6. Daraus folgt, dass das Verfahren auf Bestellung eines Notgeschäftsführers gemäß § 15a GmbHG sich notwendigerweise unmittelbar auf die Höhe der Insolvenzmasse der konkursverfangenen Gesellschaft auswirkt, sodass entgegen der Argumentation des Erstgerichtes kein Schuldnerprozess im Sinne des § 6 Abs 3 IO, sondern ein Masseprozess nach § 7 Abs 1 IO vorliegt. Das gegenständliche Verfahren ist daher ex lege seit der Insolvenzeröffnung am 6.7.2023 gemäß § 7 Abs 1 IO unterbrochen.

7. Der Rekurs des Antragstellers wurde erst nach diesem Zeitpunkt erhoben. In einem solchen Fall, wenn die Unterbrechungswirkung durch die Insolvenzeröffnung vor Erhebung des Rechtsmittels eintrat, ist das Rechtsmittel zurückzuweisen (RS0037150), es sei denn, die Partei erachtet sich gerade durch eine trotz bereits erfolgter Verfahrensunterbrechung ergangene gerichtliche Entscheidung beschwert (RS0037023). Die Erhebung eines Rechtsmittels während der durch die Insolvenzeröffnung hervorgerufenen Unterbrechung des Verfahrens ist somit nur dann zulässig, wenn darin ein Verstoß gegen § 7 IO geltend gemacht wird (RS0037023 [T8], RS0036977).

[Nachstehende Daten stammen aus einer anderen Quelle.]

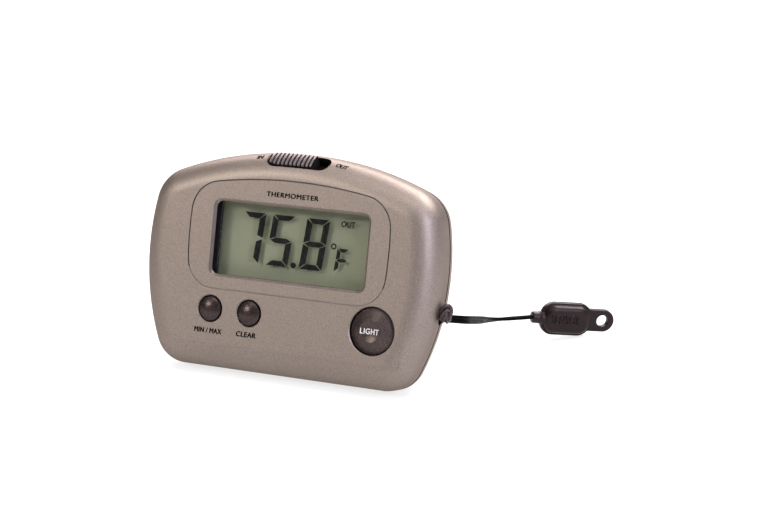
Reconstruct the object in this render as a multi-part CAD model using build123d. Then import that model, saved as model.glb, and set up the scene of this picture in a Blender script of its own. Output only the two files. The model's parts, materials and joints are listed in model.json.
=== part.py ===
"""Indoor/outdoor maximum-minimum thermometer with a wired outdoor sensor.

Millimetres.  The case is modelled in its own frame: X to the right, Y into the
case from the front face, Z up from the bottom edge.  Everything in the case is
then leaned back about X, lifted onto the table (Z = 0) and centred, and the
sensor lead is laid out in that final frame.
"""
import os
from math import cos, radians, sin, tan

from build123d import *

# ---------------------------------------------------------------- dimensions
CASE_W = 110.1          # widest point of the bulging sides
CASE_X = -1.84          # middle of the case; the display is a little to its right
CASE_BOTTOM = -0.5      # bottom edge
CASE_H = 75.1           # top of the dome
CASE_D = 27.0           # front face to back
FRONT_D = 13.0          # depth of the front shell, to the parting line
WALL = 2.0
FACE_WALL = 2.2
FRONT_ROUND = 9.0       # soft front edge
DOME_R = 122.0          # curve of the top edge
SIDE_R = 85.0           # curve of the bulging sides
TOP_CORNER_R = 13.5
BOTTOM_CORNER_R = 11.5
BELT_D = 2.5            # straight band of the rear shell
BACK_TAPER = 24.0       # degrees
LEAN = 15.0             # degrees the case leans back on its stand

WINDOW_W, WINDOW_H = 57.1, 24.9
WINDOW_Z = 44.5
BEZEL_W = 75.1          # thin groove round the display field
BEZEL_X = -0.6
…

8. Einen Verstoß gegen § 7 IO greift der Antragsteller in seinem Rechtsmittel allerdings nicht (mehr) auf, sodass es sich als unzulässig erweist. Aufgrund der absoluten Unzulässigkeit des Rekurses ist auch nicht weiter darauf einzugehen, dass das Erstgericht unzulässigerweise noch nach der Insolvenzeröffnung über den Antrag auf Notgeschäftsführerbestellung entschieden hat. Eine allfällige Nichtigkeit der erstgerichtlichen Entscheidung kann vom Rekursgericht mangels Vorliegens eines zulässigen Rechtsmittels nicht wahrgenommen werden (6 Ob 121/21v ua).

Der Rekurs des Antragstellers ist demnach als unzulässig zurückzuweisen.

Gemäß § 78 AußStrG hat der Antragsteller die Kosten seines unzulässigen Rekurses selbst zu tragen.

Der Ausspruch über die Unzulässigkeit des Revisionsrekurses beruht auf §§ 59 Abs 1 Z 2, 62 Abs 1 AußStrG. Erhebliche Rechtsfragen im Sinne der zuletzt genannten Bestimmung lagen nicht zur Beurteilung vor.